From humble beginnings in 1967, Fletcher International Exports has evolved into what can best be described as one of Australia’s greatest agribusiness success stories.
Founder Roger Fletcher established the business by purchasing sheep from sale yards and selling them on auction.
While much of this private, family-owned business still revolves around lamb and sheep farming and processing, Fletcher has since developed a range of high-quality co-products, ventured into grain exports, and has purchased a company-owned train to assist with logistics.
Fletcher operates from two facilities in Dubbo, NSW, and Albany, WA. Combined, these plants process up to 90,000 sheep per week.
Speaking to the forces at play, Gabrielle Ryan, project manager at Fletcher, says the industry is privy to various interwoven and uncontrollable factors.
“We face ongoing challenges around climate conditions, livestock supply fluctuations, international markets and currencies, competition, geo-political factors and increasing operating costs,” Ryan comments.
In addition, the notable increase in the average weight of a sheep carcass has meant that Fletcher has had to evolve to accommodate changing processing demands.
“The more kilograms per animal, the more meat needs to be processed, packaged and refrigerated, which in turn requires investment in additional capacity. Adding to this is the risk in ‘quick serve’ restaurants and changes to portion sizes,” adds Ryan.
“To accommodate this, the company expanded and upgraded our facilities in terms of processing, machinery, chilling and refrigeration plants – all while keeping overheads front of mind.”
Energy efficient upgrades
Naturally, energy savings is a key driver for a progressive company like Fletcher, and therefore, working smart, mindfully and ethically remains top priority.
“Our Dubbo plant is 32-years-old, and we have spent the past few years identifying and analysing where we can improve on energy savings and enhance processes,” says Ryan.
“We had to renew our strategy and vision, and invest to make a real change.
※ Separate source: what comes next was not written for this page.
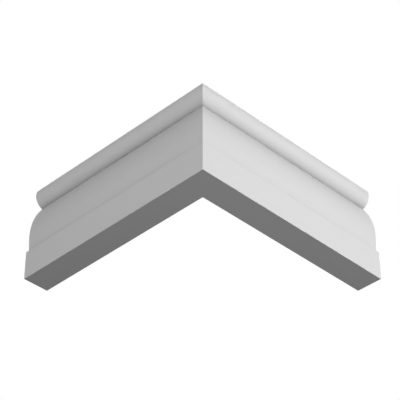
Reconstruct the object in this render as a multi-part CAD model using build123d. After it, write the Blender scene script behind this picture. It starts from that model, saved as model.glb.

Once we started seeing results, we wanted to find more ways to reduce our energy consumption.”
Fletcher turned to SMC Corporation Australia & New Zealand to help them along their energy saving journey.
Bill Blythe, SMC’s energy conservation group manager, heads up the energy saving task team and explains that they work closely with customers to find sustainable solutions based on exact requirements.
Most of the work was focused around analysing and updating existing factories and processes.
Speaking to the partnership, Blythe says SMC has been collaborating closely with Fletcher’s for the past years to help bring their energy saving vision to life.
“From our early discussions, it was clear that Fletcher’s wanted to lead the way in terms of efficiency. We knew that we were in it for the long-haul and that our vision wouldn’t be achieved overnight,” explains Blythe.
“SMC worked closely with the team on-site to understand the most cost-effective approach and to establish a plan that would see improvements introduced in an efficient and cost-effective way.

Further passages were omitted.